Exercise description: The records follow. Print, word for word, the first line through the "return radius - CAP_DRAFT" line.

Material for the task:
— START —
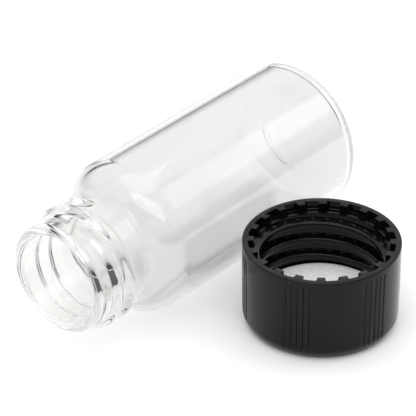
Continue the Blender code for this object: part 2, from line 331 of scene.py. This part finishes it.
def build_cap():
    """The cap's moulding. Heights z run from the closed end up to the rim."""
    low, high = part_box("cap_shell")
    height = high.z - low.z
    centre_x = (low.x + high.x) / 2
    centre_y = (low.y + high.y) / 2
    radius = (high.x - low.x) / 2
    bore = radius - CAP_WALL
    ring = radius - RIM_RING
    floor = height - POCKET_DEPTH
    shelf_low = floor - SHELF_EDGE
    quarter = math.pi / 2

    # Stops round the rim: 1 on a lug and 0 in a pocket, steep at one end and ramped at the other.
    lug_step = math.tau / LUG_COUNT
    middle = (ring + bore) / 2
    half = (lug_step * middle - LUG_WIDTH) / 2 / middle
    lug_stops = []
    for index in range(-1, LUG_COUNT + 1):
        at = lug_step * (index + 0.5)
        lug_stops.append((at - half - EDGE_SOFT / middle, 1.0))
        lug_stops.append((at - half, 0.0))
        lug_stops.append((at + half - LUG_RAMP / middle, 0.0))
        lug_stops.append((at + half, 1.0))

    # Stops round the wall: 1 on a groove's floor and 0 between the grooves.
    groove_stops = []
    for group in range(GROOVE_GROUPS + 1):
        for index in range(GROOVES_PER_GROUP):
            at = math.tau * group / GROOVE_GROUPS + (index - (GROOVES_PER_GROUP - 1) / 2) * GROOVE_STEP
            for side, value in ((-1, 0.0), (-1, 1.0), (1, 1.0), (1, 0.0)):
                width = GROOVE_FLOOR if value else GROOVE_WIDTH
                groove_stops.append((at + side * width / 2 / radius, value))

    def wall(z):
        return radius - CAP_DRAFT * (1 - z / height)

    def bead(z):
        """The raised line round the bore, just under the rim's pockets."""
        off = abs(z - shelf_low) / BEAD_HALF
        return BEAD_RISE * math.cos(math.pi / 2 * min(off, 1.0)) ** 2

    edge_r = wall(CAP_EDGE_ROUND) - CAP_EDGE_ROUND
    inner_rows = rows(CAP_TOP + CAP_CORNER_ROUND, shelf_low, CAP_ROW)
    corner = arc(bore - CAP_CORNER_ROUND, CAP_TOP + CAP_CORNER_ROUND, CAP_CORNER_ROUND, -quarter, 0.0)
    rim = arc(radius - RIM_ROUND, height - RIM_ROUND, RIM_ROUND, quarter, 0.0)
    edge = arc(edge_r, CAP_EDGE_ROUND, CAP_EDGE_ROUND, 0.0, -quarter)
    groove_top = height - GROOVE_MARGIN
    thread_top = height - CAP_THREAD_START
    thread_turns = (thread_top - CAP_THREAD_END) / THREAD_PITCH

    def profile_at(angle):
        lug = steps_between(lug_stops, angle)
        groove = steps_between(groove_stops, angle)
        points = [(0.0, CAP_TOP)] + corner
        for z in inner_rows:
            rise = ridge(
                angle,
                z,
                CAP_THREAD_ANGLE,
                thread_top,
                thread_turns,
                CAP_THREAD_HALF,
                CAP_THREAD_FULLNESS,
            )
            points.append((bore - max(CAP_THREAD_HEIGHT * rise, bead(z)), z))
        points.append((bore - bead(shelf_low), shelf_low))
        pocket_edge = [
            (bore + SHELF_EDGE * SHELF_CURVE, floor - SHELF_EDGE * SHELF_CURVE),
            (bore + SHELF_EDGE, floor),
            (ring - EDGE_SOFT, floor),
            (ring, floor + EDGE_SOFT),
            (ring, height - EDGE_SOFT),
        ]
        lug_edge = [
            (bore, floor + SHELF_EDGE),
            (bore, height - 2 * EDGE_SOFT),
            (bore + EDGE_SOFT / 2, height - EDGE_SOFT / 2),
            (bore + 2 * EDGE_SOFT, height),
            (ring - EDGE_SOFT, height),
        ]
        for (pocket_r, pocket_z), (lug_r, lug_z) in zip(pocket_edge, lug_edge):
            points.append((pocket_r + (lug_r - pocket_r) * lug, pocket_z + (lug_z - pocket_z) * lug))
        points.append((ring + EDGE_SOFT, height))
        points += rim
        outer = [(wall(groove_top + EDGE_SOFT), groove_top + EDGE_SOFT)]
        outer += [(wall(z) - GROOVE_DEPTH * groove, z) for z in (groove_top, height / 2)]
        outer += [(min(r, wall(z) - GROOVE_DEPTH * groove), z) for r, z in edge]
        return points + outer + [(0.0, 0.0)]

    def place(angle, r, z):
        turn = angle + CAP_SPIN
        return (centre_x + r * math.cos(turn), centre_y + r * math.sin(turn), low.z + z)

    even = [math.tau * step / CAP_STEPS for step in range(CAP_STEPS)]
    all_stops = [stop[0] for stop in lug_stops + groove_stops if 0 <= stop[0] < math.tau]
    angles = sorted({round(angle, ANGLE_DIGITS) for angle in all_stops + even})
    cap = turned_mesh("cap_moulding", angles, profile_at, place)
    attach(cap, "cap")
    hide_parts("cap_shell")
    return cap


def new_material(name):
    """A material with its nodes, its links and its Principled shader."""
    material = bpy.data.materials.new(name)
    material.use_nodes = True
    nodes = material.node_tree.nodes
    return material, nodes, material.node_tree.links, nodes["Principled BSDF"]


def noise(nodes, links, scale, detail, stretch=(1.0, 1.0, 1.0)):
    """A noise in the object's own coordinates, in metres. Returns its value socket."""
    coordinates = nodes.new("ShaderNodeTexCoord")
    mapping = nodes.new("ShaderNodeMapping")
    mapping.inputs["Scale"].default_value = stretch
    texture = nodes.new("ShaderNodeTexNoise")
    texture.inputs["Scale"].default_value = scale
    texture.inputs["Detail"].default_value = detail
    links.new(coordinates.outputs["Object"], mapping.inputs["Vector"])
    links.new(mapping.outputs["Vector"], texture.inputs["Vector"])
    return texture.outputs["Fac"]


def ramp(nodes, links, source, low, high, start=0.35, end=0.65):
    """A colour that runs from low to high as the source runs from start to end."""
    node = nodes.new("ShaderNodeValToRGB")
    node.color_ramp.elements[0].position = start
    node.color_ramp.elements[0].color = (*low, 1.0)
    node.color_ramp.elements[1].position = end
    node.color_ramp.elements[1].color = (*high, 1.0)
    links.new(source, node.inputs["Fac"])
    return node.outputs["Color"]


def map_range(nodes, links, source, span, levels, smooth=False):
    """A number that runs from the first level to the last as the source runs over the span."""
    node = nodes.new("ShaderNodeMapRange")
    if smooth:
        node.interpolation_type = "SMOOTHSTEP"
    node.inputs["From Min"].default_value = span[0]
    node.inputs["From Max"].default_value = span[1]
    node.inputs["To Min"].default_value = levels[0]
    node.inputs["To Max"].default_value = levels[1]
    links.new(source, node.inputs["Value"])
    return node.outputs["Result"]


def bump(nodes, links, source, distance):
    """A normal that makes the surface rise and fall with the source, in metres."""
    node = nodes.new("ShaderNodeBump")
    node.inputs["Strength"].default_value = 1.0
    node.inputs["Distance"].default_value = distance
    links.new(source, node.inputs["Height"])
    return node.outputs["Normal"]


def glass_material():
    """Clear glass with a faint straw tint painted into the thick neck as a painted warm reflection, and
    with the slight waves of drawn tube.

    Lamps shine straight through it, and so does a ray that has already been reflected inside it
    three times, because the renderer would soon stop following that ray and leave a black patch.
    """
    material, nodes, links, shader = new_material("vial_clear_glass")
    place = nodes.new("ShaderNodeTexCoord")
    along = nodes.new("ShaderNodeSeparateXYZ")
    links.new(place.outputs["Object"], along.inputs["Vector"])
    # The neck's faint warm tint is a painted reflection; it fades into the body's colour along the
    # vial.
    painted_reflection_fade_mask = map_range(nodes, links, along.outputs["X"], PAINTED_REFLECTION_FADE, (0.0, 1.0))
    colour = ramp(nodes, links, painted_reflection_fade_mask, GLASS_NECK_PAINTED_WARM_REFLECTION, GLASS_BODY, 0.0, 1.0)
    links.new(colour, shader.inputs["Base Color"])
    shader.inputs["Transmission Weight"].default_value = 1.0
    shader.inputs["IOR"].default_value = GLASS_IOR
    waves = noise(nodes, links, *GLASS_WAVES, GLASS_WAVE_STRETCH)
    roughness = map_range(nodes, links, waves, NOISE_RANGE, GLASS_ROUGHNESS)
    links.new(roughness, shader.inputs["Roughness"])
    links.new(bump(nodes, links, waves, GLASS_WAVE_HEIGHT), shader.inputs["Normal"])
    path = nodes.new("ShaderNodeLightPath")
    passing = nodes.new("ShaderNodeBsdfTransparent")
    passing.inputs["Color"].default_value = GLASS_PASSING
    deep = nodes.new("ShaderNodeMath")
    deep.operation = "GREATER_THAN"
    deep.inputs[1].default_value = GLASS_REFLECTIONS
    links.new(path.outputs["Glossy Depth"], deep.inputs[0])
    either = nodes.new("ShaderNodeMath")
    either.operation = "MAXIMUM"
    links.new(deep.outputs["Value"], either.inputs[0])
    links.new(path.outputs["Is Shadow Ray"], either.inputs[1])
    pick = nodes.new("ShaderNodeMixShader")
    links.new(either.outputs["Value"], pick.inputs["Fac"])
    links.new(shader.outputs["BSDF"], pick.inputs[1])
    links.new(passing.outputs["BSDF"], pick.inputs[2])
    links.new(pick.outputs["Shader"], nodes["Material Output"].inputs["Surface"])
    return material


def plastic_material():
    """Black moulded plastic, slightly clouded, with a fine grain."""
    material, nodes, links, shader = new_material("cap_black_plastic")
    shader.inputs["IOR"].default_value = PLASTIC_IOR
    shader.inputs["Specular IOR Level"].default_value = PLASTIC_SPECULAR
    clouds = noise(nodes, links, *PLASTIC_CLOUDS)
    grain = noise(nodes, links, *PLASTIC_GRAIN)
    colour = ramp(nodes, links, clouds, PLASTIC_DARK, PLASTIC_LIGHT)
    roughness = map_range(nodes, links, clouds, NOISE_RANGE, PLASTIC_ROUGHNESS)
    links.new(colour, shader.inputs["Base Color"])
    links.new(roughness, shader.inputs["Roughness"])
    links.new(bump(nodes, links, grain, PLASTIC_GRAIN_HEIGHT), shader.inputs["Normal"])
    return material


def facing_material():
    """The light grey, finely flecked face of the liner."""
    material, nodes, links, shader = new_material("liner_grey_facing")
    flecks = noise(nodes, links, *FACING_FLECKS)
    colour = ramp(nodes, links, flecks, FACING_DARK, FACING_LIGHT)
    links.new(colour, shader.inputs["Base Color"])
    shader.inputs["Roughness"].default_value = FACING_ROUGHNESS
    links.new(bump(nodes, links, flecks, FACING_FLECK_HEIGHT), shader.inputs["Normal"])
    return material


def backing_material():
    """The coarser, buff-coloured ply under the facing."""
    material, nodes, links, shader = new_material("liner_pulp_backing")
    pulp = noise(nodes, links, *BACKING_PULP)
    colour = ramp(nodes, links, pulp, BACKING_DARK, BACKING_LIGHT)
    links.new(colour, shader.inputs["Base Color"])
    shader.inputs["Roughness"].default_value = BACKING_ROUGHNESS
    links.new(bump(nodes, links, pulp, BACKING_PULP_HEIGHT), shader.inputs["Normal"])
    return material


def wear(obj, material):
    """Gives the object this one material."""
    obj.data.materials.clear()
    obj.data.materials.append(material)


def build_floor():
    """A matt white floor, just under everything that stands on it."""
    corners = ((-1, -1), (1, -1), (1, 1), (-1, 1))
    points = [(x * FLOOR_HALF, y * FLOOR_HALF, -FLOOR_DROP) for x, y in corners]
    mesh = bpy.data.meshes.new("floor")
    mesh.from_pydata(points, [], [(0, 1, 2, 3)])
    obj = bpy.data.objects.new("floor", mesh)
    bpy.context.scene.collection.objects.link(obj)
    material, _, _, shader = new_material("floor_white")
    shader.inputs["Base Color"].default_value = FLOOR_COLOUR
    shader.inputs["Roughness"].default_value = FLOOR_ROUGHNESS
    shader.inputs["Specular IOR Level"].default_value = 0.0
    wear(obj, material)


def toward(nodes, links, source, direction):
    """How nearly the source vector points along a direction, from -1 to 1."""
    node = nodes.new("ShaderNodeVectorMath")
    node.operation = "DOT_PRODUCT"
    node.inputs[1].default_value = Vector(direction).normalized()
    links.new(source, node.inputs[0])
    return node.outputs["Value"]


def build_world():
    """A light tent, bright overhead and behind the objects and dark along the horizon, with a soft key.

    The camera itself sees a plain pale backdrop in its place.
    """
    world = bpy.data.worlds.new("studio")
    bpy.context.scene.world = world
    world.use_nodes = True
    nodes = world.node_tree.nodes
    links = world.node_tree.links
    way = nodes.new("ShaderNodeTexCoord").outputs["Generated"]
    tent_way = toward(nodes, links, way, TENT_WAY)
    tent = map_range(nodes, links, tent_way, TENT_RANGE, TENT_LEVELS)
    key_way = toward(nodes, links, way, KEY_WAY)
    key = map_range(nodes, links, key_way, KEY_RANGE, KEY_LEVELS, smooth=True)
    horizon_way = toward(nodes, links, way, HORIZON_WAY)
    horizon = map_range(nodes, links, horizon_way, HORIZON_RANGE, HORIZON_LEVELS, smooth=True)
    total = nodes.new("ShaderNodeMath")
    total.operation = "MULTIPLY_ADD"
    links.new(tent, total.inputs[0])
    links.new(horizon, total.inputs[1])
    links.new(key, total.inputs[2])
    links.new(total.outputs["Value"], nodes["Background"].inputs["Color"])
    backdrop = nodes.new("ShaderNodeBackground")
    backdrop.inputs["Color"].default_value = BACKDROP
    path = nodes.new("ShaderNodeLightPath")
    seen = nodes.new("ShaderNodeMixShader")
    links.new(path.outputs["Is Camera Ray"], seen.inputs["Fac"])
    links.new(nodes["Background"].outputs["Background"], seen.inputs[1])
    links.new(backdrop.outputs["Background"], seen.inputs[2])
    links.new(seen.outputs["Shader"], nodes["World Output"].inputs["Surface"])


def area_light(name, place, size):
    """A rectangular lamp, turned to face the frame's origin."""
    data = bpy.data.lights.new(name, "AREA")
    data.shape = "RECTANGLE"
    data.size, data.size_y = size
    data.energy = LAMP_POWER
    obj = bpy.data.objects.new(name, data)
    obj.location = place
    obj.rotation_euler = (-Vector(place)).to_track_quat("-Z", "Y").to_euler()
    bpy.context.scene.collection.objects.link(obj)


def build_camera():
    """The photo's view, as worked out from its outlines."""
    data = bpy.data.cameras.new("camera")
    data.lens = LENS_MM
    data.sensor_width = SENSOR_MM
    data.clip_start = CLIP_NEAR
    data.clip_end = CLIP_FAR
    obj = bpy.data.objects.new("camera", data)
    middle = (cad_box[0] + cad_box[1]) / 2
    target = Vector((middle.x + TARGET[0], middle.y + TARGET[1], 0.0))
    across = DISTANCE * math.cos(ELEVATION)
    up = DISTANCE * math.sin(ELEVATION)
    away = Vector((across * math.cos(AZIMUTH), across * math.sin(AZIMUTH), up))
    obj.location = target + away
    obj.rotation_euler = (-away).to_track_quat("-Z", "Y").to_euler()
    bpy.context.scene.collection.objects.link(obj)
    bpy.context.scene.camera = obj


wear(build_vial(), glass_material())
wear(build_cap(), plastic_material())
wear(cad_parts["liner_facing"], facing_material())
wear(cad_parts["liner_backing"], backing_material())
build_floor()
build_world()
area_light("overhead", OVERHEAD_PLACE, OVERHEAD_SIZE)
area_light("left_fill", LEFT_FILL_PLACE, LEFT_FILL_SIZE)
build_camera()
bpy.context.scene.view_settings.view_transform = "Standard"
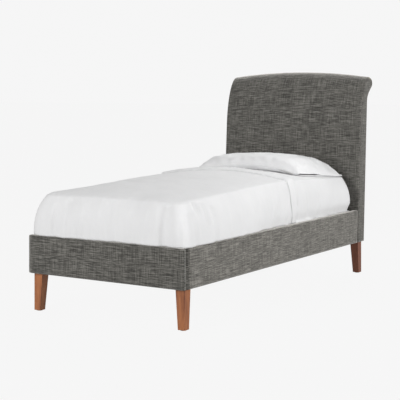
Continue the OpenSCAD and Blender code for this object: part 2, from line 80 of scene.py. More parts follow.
def curve(points, x):
    """Value at x on the straight lines joining a list of (x, value) points."""
    if x <= points[0][0]:
        return points[0][1]
    for (x0, v0), (x1, v1) in zip(points, points[1:]):
        if x <= x1:
            return lerp(v0, v1, (x - x0) / (x1 - x0))
    return points[-1][1]


def wave(x, y=0.0, seed=0.0):
    """Noise from -1 to 1."""
    return noise.noise(Vector((x, y, seed)))


def make_mesh(name, verts, faces, uvs=None):
    """Smooth-shaded piece, with a cloth coordinate per vertex where uvs are given."""
    mesh = bpy.data.meshes.new(name)
    mesh.from_pydata([tuple(v) for v in verts], [], faces)
    if uvs is not None:
        layer = mesh.uv_layers.new(name="cloth")
        for loop in mesh.loops:
            layer.data[loop.index].uv = uvs[loop.vertex_index]
    mesh.validate()
    mesh.shade_smooth()
    piece = bpy.data.objects.new(name, mesh)
    bpy.context.collection.objects.link(piece)
    return piece


def grid_faces(rows, cols, flip=False):
    """Quads of a rows x cols grid of vertices; flip turns them to face the other way."""
    faces = []
    for j in range(rows - 1):
        for i in range(cols - 1):
            a, b = j * cols + i, j * cols + i + 1
            c, d = b + cols, a + cols
            faces.append((a, d, c, b) if flip else (a, b, c, d))
    return faces


def solidify(piece, thickness, even=True):
    """Gives cloth its thickness, on the side that its faces look away from."""
    mod = piece.modifiers.new("thickness", "SOLIDIFY")
    mod.thickness = thickness
    mod.offset = -1.0
    mod.use_even_offset = even
    return piece


def dress(piece, material, body, replaces=()):
    """Gives a piece its material, body and slot, and the plain nodes it stands for."""
    piece.data.materials.clear()
    piece.data.materials.append(material)
    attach(piece, body)
    if replaces:
        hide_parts(*replaces)
    return piece


# ---------------------------------------------------------------------- materials

def new_material(name):
    """Empty material with one principled shader: (material, tree, shader)."""
    mat = bpy.data.materials.new(name)
    mat.use_nodes = True
    tree = mat.node_tree
    tree.nodes.clear()
    out = tree.nodes.new("ShaderNodeOutputMaterial")
    shader = tree.nodes.new("ShaderNodeBsdfPrincipled")
    tree.links.new(shader.outputs["BSDF"], out.inputs["Surface"])
    return mat, tree, shader


def node(tree, kind, **inputs):
    """New node; an underscore in an input's name stands for a space."""
    made = tree.nodes.new(kind)
    for key, value in inputs.items():
        made.inputs[key.replace("_", " ")].default_value = value
    return made


def math_node(tree, operation, a, b):
    """Output of a math node fed by two numbers or sockets."""
    made = tree.nodes.new("ShaderNodeMath")
    made.operation = operation
    for socket, value in zip(made.inputs, (a, b)):
        if isinstance(value, (int, float)):
            socket.default_value = value
        else:
            tree.links.new(value, socket)
    return made.outputs[0]


def stretched_noise(tree, coord, scale, detail=2.0, rough=0.55, distortion=0.0):
    """Noise whose grain is stretched by a different scale along each axis."""
    place = tree.nodes.new("ShaderNodeMapping")
    place.inputs["Scale"].default_value = scale
    tree.links.new(coord, place.inputs["Vector"])
    tex = node(tree, "ShaderNodeTexNoise", Scale=1.0, Detail=detail, Roughness=rough,
               Distortion=distortion)
    tree.links.new(place.outputs[0], tex.inputs["Vector"])
    return tex.outputs["Fac"]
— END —
Completed exercise:
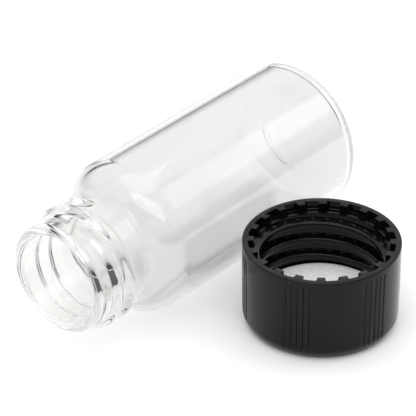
Continue the Blender code for this object: part 2, from line 331 of scene.py. This part finishes it.
def build_cap():
    """The cap's moulding. Heights z run from the closed end up to the rim."""
    low, high = part_box("cap_shell")
    height = high.z - low.z
    centre_x = (low.x + high.x) / 2
    centre_y = (low.y + high.y) / 2
    radius = (high.x - low.x) / 2
    bore = radius - CAP_WALL
    ring = radius - RIM_RING
    floor = height - POCKET_DEPTH
    shelf_low = floor - SHELF_EDGE
    quarter = math.pi / 2

    # Stops round the rim: 1 on a lug and 0 in a pocket, steep at one end and ramped at the other.
    lug_step = math.tau / LUG_COUNT
    middle = (ring + bore) / 2
    half = (lug_step * middle - LUG_WIDTH) / 2 / middle
    lug_stops = []
    for index in range(-1, LUG_COUNT + 1):
        at = lug_step * (index + 0.5)
        lug_stops.append((at - half - EDGE_SOFT / middle, 1.0))
        lug_stops.append((at - half, 0.0))
        lug_stops.append((at + half - LUG_RAMP / middle, 0.0))
        lug_stops.append((at + half, 1.0))

    # Stops round the wall: 1 on a groove's floor and 0 between the grooves.
    groove_stops = []
    for group in range(GROOVE_GROUPS + 1):
        for index in range(GROOVES_PER_GROUP):
            at = math.tau * group / GROOVE_GROUPS + (index - (GROOVES_PER_GROUP - 1) / 2) * GROOVE_STEP
            for side, value in ((-1, 0.0), (-1, 1.0), (1, 1.0), (1, 0.0)):
                width = GROOVE_FLOOR if value else GROOVE_WIDTH
                groove_stops.append((at + side * width / 2 / radius, value))

    def wall(z):
        return radius - CAP_DRAFT * (1 - z / height)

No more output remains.